Staffing and census problems at state-run facilities are nothing new. Sen. George Barker, D-Fairfax, said many of the challenges date back to 2014, when Virginia passed legislation that’s now more commonly known as its “bed of last resort” law.
Under state code, Virginia’s psychiatric hospitals are required to admit patients after an eight-hour period if a bed can’t be found at another facility (including private hospitals with behavioral health units). But over the last five years, Land said state hospitals have become more like the bed of first resort for many patients.
Since 2017, there’s been a statewide decline in temporary detention orders, which mandate mental health evaluations and treatment. But the share of TDO admissions at state hospitals has increased — what many say is the result of fewer private facilities willing to accept patients with behavioral health concerns.
“In a lot of instances, private providers and private hospitals are saying ‘We can’t take this person’ because they don’t have enough staff or whatever issue is there,” Barker said. “But it’s not as if their beds are all full.”
Land said that pattern of growth was unsustainable for state-run facilities, which were originally designed to serve chronic, longer-term patients. In some cases, staff have been forced to find space for patients on cots in hallways or common rooms, making patients vulnerable to victimization and compromising their treatment.
One of the biggest concerns is that state hospitals won’t be able to keep up with the growth. At full staffing, the facilities count around 5,500 employees. With roughly one-fifth of positions unfilled, current staff are cumulatively taking on hundreds of hours of overtime — or receiving supplemental help from contract workers, whose pay is often two to three times more expensive.

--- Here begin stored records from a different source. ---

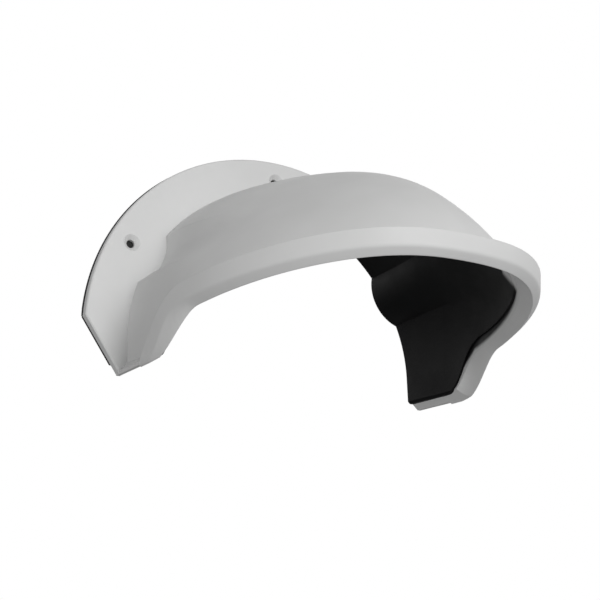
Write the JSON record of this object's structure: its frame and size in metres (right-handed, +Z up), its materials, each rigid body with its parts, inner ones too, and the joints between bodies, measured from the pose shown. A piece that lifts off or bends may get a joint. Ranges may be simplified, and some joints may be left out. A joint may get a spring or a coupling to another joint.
{
  "type": "camera sun shield",
  "caption": "wall-mounted sun shield: half-round flange with a deep peaked hood, raised front rim and black liner, going over a dome camera",
  "frame": {"origin": "centre of the flange's round edge, on the plane of the wall (back of the gasket); the axis of the camera that the shield goes round runs through it", "axes": "+Z up, +X to the right as seen from in front, the wall behind at +Y and the hood reaching out along -Y"},
  "size_m": [0.2764, 0.2116, 0.1672],
  "materials": {
    "shell": "fine satin moulded surface, light grey white",
    "liner": "dull black, anti-glare",
    "gasket": "black closed-cell foam"
  },
  "bodies": {
    "root": {"hood_shell": "shell", "inner_liner": "liner", "wall_gasket": "gasket"}
  },
  "joints": []
}
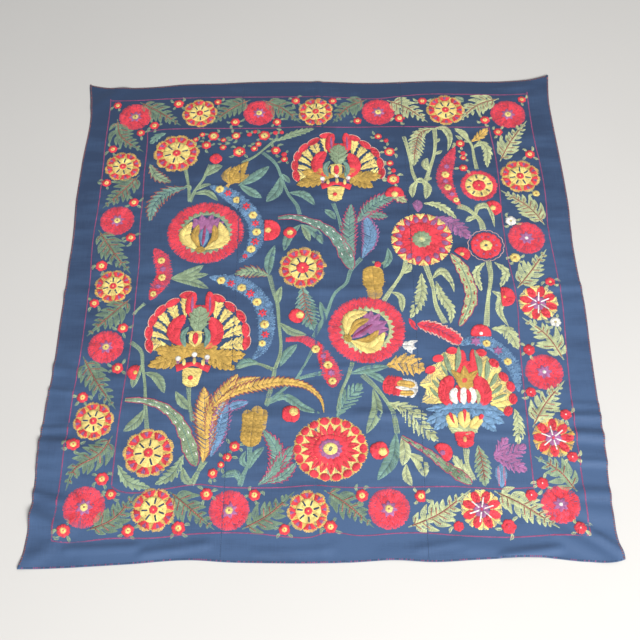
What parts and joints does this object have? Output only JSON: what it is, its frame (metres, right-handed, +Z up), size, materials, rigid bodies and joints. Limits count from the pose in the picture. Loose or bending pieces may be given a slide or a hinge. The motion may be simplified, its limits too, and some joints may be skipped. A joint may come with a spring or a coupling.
{
  "type": "suzani embroidered textile",
  "caption": "Flat-lying embroidered cotton cloth of joined loom widths, with gently wavering hemmed edges, pulled-out corners and soft fold creases.",
  "frame": {"origin": "centre of the cloth's outline box, on the floor it lies on", "axes": "+Z up out of the embroidered face, +Y along the loom widths towards the far edge, +X across the cloth to the viewer's right"},
  "size_m": [1.424, 1.4879, 0.008],
  "materials": {
    "ground_cotton": "matte indigo-blue plain-weave cotton, hand embroidered in silk and cotton thread"
  },
  "bodies": {
    "root": {"panel_left": "ground_cotton", "panel_middle": "ground_cotton", "panel_right": "ground_cotton"}
  },
  "joints": []
}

That makes burnout a significant concern amid record census counts. Stacy Pendleton, chief human resources officer for DBHDS, said most direct care staff start at $11 an hour. The agency is competing not only with other health care providers, but employers like Target and Walmart, which offer higher starting salaries for many of their employees.
“Our recruitment efforts really mirror what private hospitals are doing,” Land said. “But when we see yard signs saying come work at the Sheetz or the Wawa and they’re going to pay over $15 an hour — I think it’s attractive to our staff. And then they don’t have the added stress of working face-to-face with COVID-positive patients and psychiatric patients.”
In the short-term, Land said the agency is considering adding security staff to “decrease the daily risk” for employees. Barker said lawmakers are also examining more lasting solutions, including increasing Medicaid reimbursement rates. Private hospitals often aren’t fully compensated for the cost of behavioral health treatment, he said, making many of them less willing to accept those patients.
But the shortage of staff — and beds — is also having a trickle-down effect on other parts of the state’s mental health safety net. In late March, officers from seven law enforcement agencies held a press conference to criticize lengthy admission delays at state-run facilities. The same delays impact local emergency departments, where beds are frequently taken up by psychiatric patients.
“What’s happening is these people are just sitting there,” said Dr. Joran Sequeira, an emergency room physician in Richmond. “And I just feel bad for these patients. Because they’re the ones who are sometimes going days without the proper treatment.”